= TASK STATEMENT =
Both end lines count: copy exactly from the line that contains "imported = [obj" to the line that contains "Recreate this object", and only those lines.

= RECORDS TO USE =
......

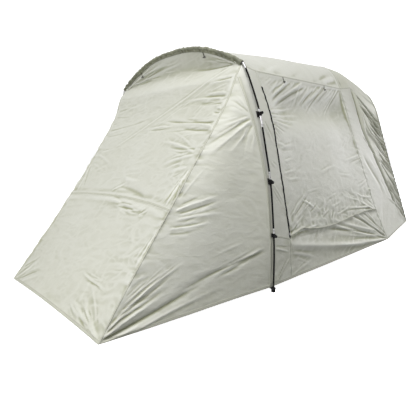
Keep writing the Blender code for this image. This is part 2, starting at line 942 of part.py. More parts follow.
def main():
    clear_scene()
    names = cloth_grids().keys()
    surfaces = {}
    for name in names:
        colour = SHADE if name.startswith("sleeve") else SAGE
        surfaces[name] = material(name, colour, 0.6)
    build_cloth(surfaces)
    black = material("pole_black", BLACK, 0.35)
    steel = material("ferrule_metal", STEEL, 0.25, 1.0)
    plastic = material("clip_plastic", BLACK, 0.5)
    build_poles(black, steel)
    build_pole_sleeve(material("sleeve_cloth", SHADE, 0.7))
    build_feet(material("foot_rubber", BLACK, 0.7), material("webbing", BLACK, 0.8))
    build_clips(plastic)
    build_zips(material("zip_black", BLACK, 0.6))
    build_elastic(material("elastic_cloth", SHADE, 0.8))
    build_toggles(material("toggle_grey", (0.12, 0.12, 0.10), 0.6))


main()
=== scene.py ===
"""Car tailgate tent: cloth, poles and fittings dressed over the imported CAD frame."""

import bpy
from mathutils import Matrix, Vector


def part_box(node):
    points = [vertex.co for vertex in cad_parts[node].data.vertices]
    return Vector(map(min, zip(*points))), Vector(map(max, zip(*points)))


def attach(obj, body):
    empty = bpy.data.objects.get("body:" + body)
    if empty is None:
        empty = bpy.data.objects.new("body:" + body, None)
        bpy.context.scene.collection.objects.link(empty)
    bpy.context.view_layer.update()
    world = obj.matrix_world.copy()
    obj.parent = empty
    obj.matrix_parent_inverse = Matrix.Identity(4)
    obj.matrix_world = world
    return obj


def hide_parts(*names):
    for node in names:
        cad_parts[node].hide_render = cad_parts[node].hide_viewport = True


bl_info = {
    "name": "Car tailgate tent",
    "version": (1, 0, 0),
    "blender": (4, 5, 0),
    "location": "3D View > Sidebar > Tent",
    "description": "Builds the cloth, poles and fittings of a car tailgate tent",
    "category": "Object",
}

import bmesh
import bpy
import numpy as np
from bpy.props import FloatProperty, FloatVectorProperty, PointerProperty
from bpy.types import Operator, Panel, PropertyGroup
from mathutils import Matrix, Vector

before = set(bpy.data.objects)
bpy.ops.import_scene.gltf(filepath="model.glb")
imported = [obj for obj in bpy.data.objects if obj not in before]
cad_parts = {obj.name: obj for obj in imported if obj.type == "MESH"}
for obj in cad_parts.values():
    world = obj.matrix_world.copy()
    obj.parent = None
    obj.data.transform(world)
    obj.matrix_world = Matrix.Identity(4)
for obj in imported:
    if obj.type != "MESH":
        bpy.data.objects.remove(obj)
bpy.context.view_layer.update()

# The hoop's plane, from which every seam below is measured toward the sleeve
HOOP_X = round(sum(corner.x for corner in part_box("pole_arch")) / 2, 4)
# From the pole's centre to the cloth
STANDOFF = 0.022
SIDES = ((1, "left"), (-1, "right"))

# Pole's centre line in the hoop's plane: half width, height
POLE_LINE = np.array((
    (1.155, 0.000), (1.171, 0.350), (1.164, 0.630), (1.147, 0.890),
    (1.109, 1.126), (1.058, 1.397), (0.985, 1.610), (0.925, 1.748),
    (0.884, 1.802), (0.783, 1.857), (0.649, 1.915), (0.470, 1.977),
    (0.250, 2.020), (0.000, 2.032),
))

# Seams: height, distance behind the hoop, half width
FRONT_SEAM = np.array((
    (0.00, -1.381, 0.884), (0.20, -1.213, 0.866), (0.50, -0.955, 0.852),
    (0.80, -0.700, 0.845), (1.00, -0.539, 0.847), (1.20, -0.383, 0.853),
    (1.35, -0.266, 0.860), (1.50, -0.160, 0.866), (1.60, -0.107, 0.874),
    (1.705, -0.062, 0.886),
))
WING_SEAM = np.array((
    (0.00, -0.012, 1.134), (0.39, -0.017, 1.147), (0.75, -0.020, 1.130),
    (1.04, -0.041, 1.101), (1.30, -0.064, 1.054), (1.52, -0.079, 0.986),
    (1.705, -0.062, 0.886),
))
ZIP_LINE = np.array((
    (0.00, 0.275, 1.133), (0.385, 0.255, 1.136), (0.59, 0.227, 1.126),
    (0.80, 0.208, 1.108), (1.08, 0.192, 1.071), (1.36, 0.186, 1.019),
    (1.62, 0.172, 0.936), (1.745, 0.160, 0.884),
))
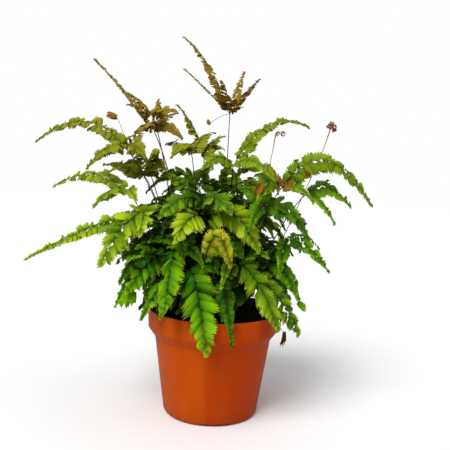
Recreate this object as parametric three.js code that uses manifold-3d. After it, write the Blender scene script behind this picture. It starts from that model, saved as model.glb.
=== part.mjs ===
// A maidenhair-like fern in a round plastic nursery pot. Millimetres, +Z up, the front towards -Y.
// The origin is the centre of the pot's flat underside.
import * as THREE from 'three';
import { mergeVertices } from 'three/addons/utils/BufferGeometryUtils.js';
import Module from 'manifold-3d';

const wasm = await Module();
wasm.setup();

// ---------------------------------------------------------------- pot and soil
const POT_HEIGHT = 96;
const RIM_RADIUS = 60;
const BAND_BOTTOM = 79;
const BAND_BOTTOM_RADIUS = 59.4;
const COLLAR_BOTTOM = 70;
const COLLAR_BOTTOM_RADIUS = 53;
const BASE_RADIUS = 43;
const BASE_ROUND = 3;
const WALL = 1.3;
const FLOOR = 3;
const POT_SIDES = 40;

const CHANNELS = 4;
const CHANNEL_WIDTH = 24;
const CHANNEL_HEIGHT = 2.2;
const CHANNEL_START = 27;
const CHANNEL_TURN = THREE.MathUtils.degToRad(8);
const DRAIN_HOLES = 8;
const DRAIN_RADIUS = 3.5;
const DRAIN_SIDES = 8;
const DRAIN_CIRCLE = 33;

const GAP = 0.35;
const SOIL_EDGE = 84;
const SOIL_CENTRE = 89;
const SOIL_SHOULDER = 87;
const PLANTING_DEPTH = 12;

// ---------------------------------------------------------------- fern
const CROWN_RADIUS = 36;
const STALK_RADIUS = 0.9;
const STALK_SIDES = 4;
const STALK_STEPS = 5;
const HOLE_RADIUS = STALK_RADIUS + 0.8;
const HOLE_SIDES = 4;
const HOLE_LENGTH = 30;

// A stalk's bends: the shares of its way across and of its way up at its two control points.
// A frond's stalk goes up first and then out. A crozier's leans out from the soil.
const UP_FIRST = [0.12, 0.6];
const LEAN_FIRST = [0.4, 0.9];
const BEND_HEIGHTS = [0.4, 0.82];

// The least share of the crown's radius that a foot stands out, under an upright frond, and how
// far out a foot is taken to be, as a share of its hub's distance, where the stalk's end is aimed.
const LEAST_FOOT = 0.25;
const AIM_FOOT = 0.3;

const HUB_RADIUS = 2.8;
const BLADE_THICKNESS = 0.7;
const RIB_HALF_WIDTH = 0.9;
const RIB_START = 1;
const RIB_TAPER = 0.35;
const BARE_RIB = 7;
const LEAFLET_PITCH = 6.2;
const PITCH_PER_WIDTH = 0.3;
const BACK_PITCH = 1.35;
const END_LEAFLET = 0.6;
const LEAFLET_DROOP = THREE.MathUtils.degToRad(14);
const SHORTEST_PINNA = 26;

// A leaflet's outer corners: the place along its pitch and the share of the half width. Leaflets
// on a broad pinna have two corners, the others have one.
const BROAD_HALF_WIDTH = 10.5;
const BROAD_LEAFLET = [[0.3, 0.96], [0.86, 1]];
const NARROW_LEAFLET = [[0.66, 1]];

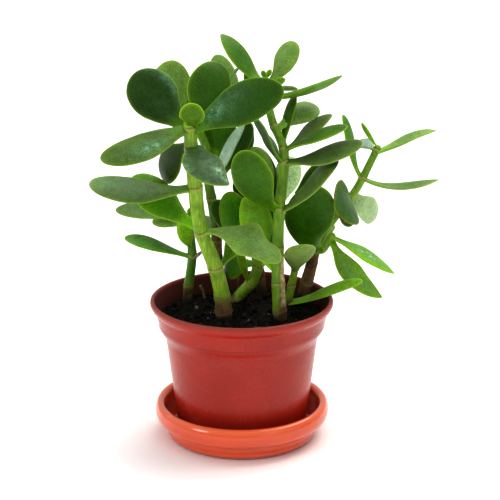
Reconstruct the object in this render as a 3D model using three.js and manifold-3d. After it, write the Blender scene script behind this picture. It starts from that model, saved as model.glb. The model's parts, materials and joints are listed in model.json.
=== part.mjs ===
// A jade plant (a small branching succulent) in a 12 cm nursery pot on its saucer.
// Millimetres, +Z up. The origin is the middle of the saucer's underside, and the
// plant is looked at from its front, which is -Y.

import * as THREE from 'three';
import Module from 'manifold-3d';
import { mergeVertices } from 'three/addons/utils/BufferGeometryUtils.js';

const wasm = await Module();
wasm.setup();

// ---- driving dimensions ----
const GAP = 0.3; // clearance between pieces that touch
const ROUND = 48; // sides of the pot, the saucer and the soil

const SAUCER_FOOT = 48; // radius of the flat disc that the whole thing stands on
const SAUCER_FLOOR = 3.4; // top of the saucer's floor
const SAUCER_INSIDE = 50.4; // radius of the well at its mouth
const BEAD_WIDE = 3.7; // half the width of the fat rolled rim
const BEAD_TALL = 6.2; // half its height
const BEAD_HEIGHT = 17.3; // middle of the rim above the surface it stands on

const POT_FOOT = 42; // outer radius of the pot where it stands
const POT_NECK = 49.6; // outer radius where the taper meets the collar
const POT_LIP = 60; // the widest radius of the lip
const POT_TOP = 93.6; // top of the lip
const WALL = 1.3; // wall of the moulded pot
const POT_BASE = 5.6; // underside of the pot's recessed floor
const DRAIN_HOLES = 6;

const SOIL_TOP = 82; // the potting mix fills the pot to here
const SOIL_CROWN = 1.6; // it is heaped this much higher in the middle

const STEM_SIDES = 8;
const NODE_SWELL = 1.1; // a stem is this much thicker at its leaf joints

// ---- colours ----
const leafGreen = new THREE.Color(0.1, 0.27, 0.05);
const stemGreen = new THREE.Color(0.36, 0.5, 0.1);
const stemBark = new THREE.Color(0.2, 0.16, 0.09);
const soilBlack = new THREE.Color(0.03, 0.025, 0.02);
const potRed = new THREE.Color(0.48, 0.08, 0.05);
const saucerRed = new THREE.Color(0.72, 0.13, 0.05);

const plant = new THREE.Group();

function addPiece(name, geometry, color, roughness) {
  const material = new THREE.MeshStandardMaterial({ color, roughness, metalness: 0 });
  const mesh = new THREE.Mesh(geometry, material);
  mesh.name = name;
  plant.add(mesh);
  return mesh;
}

function closedGeometry(points, triangles) {
  const geometry = new THREE.BufferGeometry();
  geometry.setAttribute('position', new THREE.Float32BufferAttribute(points.flatMap((p) => p.toArray()), 3));
  geometry.setIndex(triangles.flat());
  geometry.computeVertexNormals();
  return geometry;
}

// Skins a row of rings, with one point closing each end.
function skin(rings, firstPole, lastPole) {
  const sides = rings[0].length;
  const points = [firstPole, ...rings.flat(), lastPole];
  const last = points.length - 1;
  const at = (ring, side) => 1 + ring * sides + (side % sides);
  const triangles = [];
  for (let side = 0; side < sides; side++) {
    triangles.push([0, at(0, side + 1), at(0, side)]);
    triangles.push([last, at(rings.length - 1, side), at(rings.length - 1, side + 1)]);
    for (let ring = 0; ring < rings.length - 1; ring++) {
      triangles.push([at(ring, side), at(ring, side + 1), at(ring + 1, side)]);
      triangles.push([at(ring, side + 1), at(ring + 1, side + 1), at(ring + 1, side)]);
    }
  }
  return closedGeometry(points, triangles);
}

// ---- booleans ----
function toSolid(geometry) {
  const bare = geometry.clone();
  bare.deleteAttribute('normal');
  bare.deleteAttribute('uv');
  const merged = mergeVertices(bare, 1e-4);
  const vertProperties = new Float32Array(merged.attributes.position.array);
  const triVerts = new Uint32Array(merged.index.array);
  return new wasm.Manifold(new wasm.Mesh({ numProp: 3, vertProperties, triVerts }));
}

function toGeometry(solid) {
  const mesh = solid.getMesh();
  const geometry = new THREE.BufferGeometry();
  geometry.setAttribute('position', new THREE.Float32BufferAttribute(mesh.vertProperties, 3));
  geometry.setIndex(new THREE.Uint32BufferAttribute(mesh.triVerts, 1));
  geometry.computeVertexNormals();
  return geometry;
}

// ---- turned pieces ----
function turned(profile) {
  const outline = profile.map(([radius, height]) => new THREE.Vector2(radius, height));
  const geometry = new THREE.LatheGeometry(outline, ROUND);
  geometry.rotateX(Math.PI / 2);
  return geometry;
}

function arcPoints(radius, height, wide, tall, from, to, steps) {
  const points = [];
  for (let step = 0; step <= steps; step++) {
    const angle = THREE.MathUtils.degToRad(from + ((to - from) * step) / steps);
    points.push([radius + wide * Math.cos(angle), height + tall * Math.sin(angle)]);
  }
  return points;
}

function saucerGeometry() {
  const beadMiddle = SAUCER_INSIDE + BEAD_WIDE;
  const outside = [[0, 0], [SAUCER_FOOT, 0], [50.2, 2.6], [50.9, 9.6]];
  const bead = arcPoints(beadMiddle, BEAD_HEIGHT, BEAD_WIDE, BEAD_TALL, -70, 180, 10);
  const inside = [[48.7, SAUCER_FLOOR + 1.4], [47.6, SAUCER_FLOOR], [0, SAUCER_FLOOR]];
  return turned([...outside, ...bead, ...inside]);
}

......

= EXERCISE ANSWER =
imported = [obj for obj in bpy.data.objects if obj not in before]
cad_parts = {obj.name: obj for obj in imported if obj.type == "MESH"}
for obj in cad_parts.values():
    world = obj.matrix_world.copy()
    obj.parent = None
    obj.data.transform(world)
    obj.matrix_world = Matrix.Identity(4)
for obj in imported:
    if obj.type != "MESH":
        bpy.data.objects.remove(obj)
bpy.context.view_layer.update()

# The hoop's plane, from which every seam below is measured toward the sleeve
HOOP_X = round(sum(corner.x for corner in part_box("pole_arch")) / 2, 4)
# From the pole's centre to the cloth
STANDOFF = 0.022
SIDES = ((1, "left"), (-1, "right"))

# Pole's centre line in the hoop's plane: half width, height
POLE_LINE = np.array((
    (1.155, 0.000), (1.171, 0.350), (1.164, 0.630), (1.147, 0.890),
    (1.109, 1.126), (1.058, 1.397), (0.985, 1.610), (0.925, 1.748),
    (0.884, 1.802), (0.783, 1.857), (0.649, 1.915), (0.470, 1.977),
    (0.250, 2.020), (0.000, 2.032),
))

# Seams: height, distance behind the hoop, half width
FRONT_SEAM = np.array((
    (0.00, -1.381, 0.884), (0.20, -1.213, 0.866), (0.50, -0.955, 0.852),
    (0.80, -0.700, 0.845), (1.00, -0.539, 0.847), (1.20, -0.383, 0.853),
    (1.35, -0.266, 0.860), (1.50, -0.160, 0.866), (1.60, -0.107, 0.874),
    (1.705, -0.062, 0.886),
))
WING_SEAM = np.array((
    (0.00, -0.012, 1.134), (0.39, -0.017, 1.147), (0.75, -0.020, 1.130),
    (1.04, -0.041, 1.101), (1.30, -0.064, 1.054), (1.52, -0.079, 0.986),
    (1.705, -0.062, 0.886),
))
ZIP_LINE = np.array((
    (0.00, 0.275, 1.133), (0.385, 0.255, 1.136), (0.59, 0.227, 1.126),
    (0.80, 0.208, 1.108), (1.08, 0.192, 1.071), (1.36, 0.186, 1.019),
    (1.62, 0.172, 0.936), (1.745, 0.160, 0.884),
))
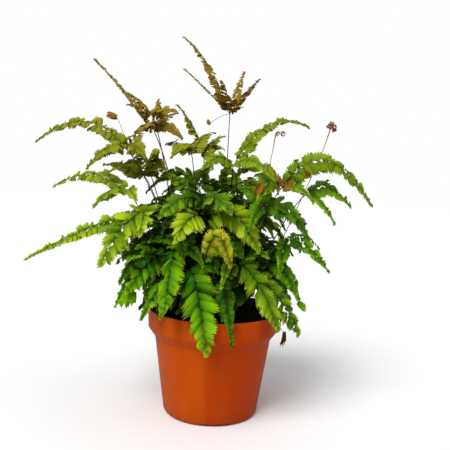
Recreate this object as parametric three.js code that uses manifold-3d. After it, write the Blender scene script behind this picture. It starts from that model, saved as model.glb.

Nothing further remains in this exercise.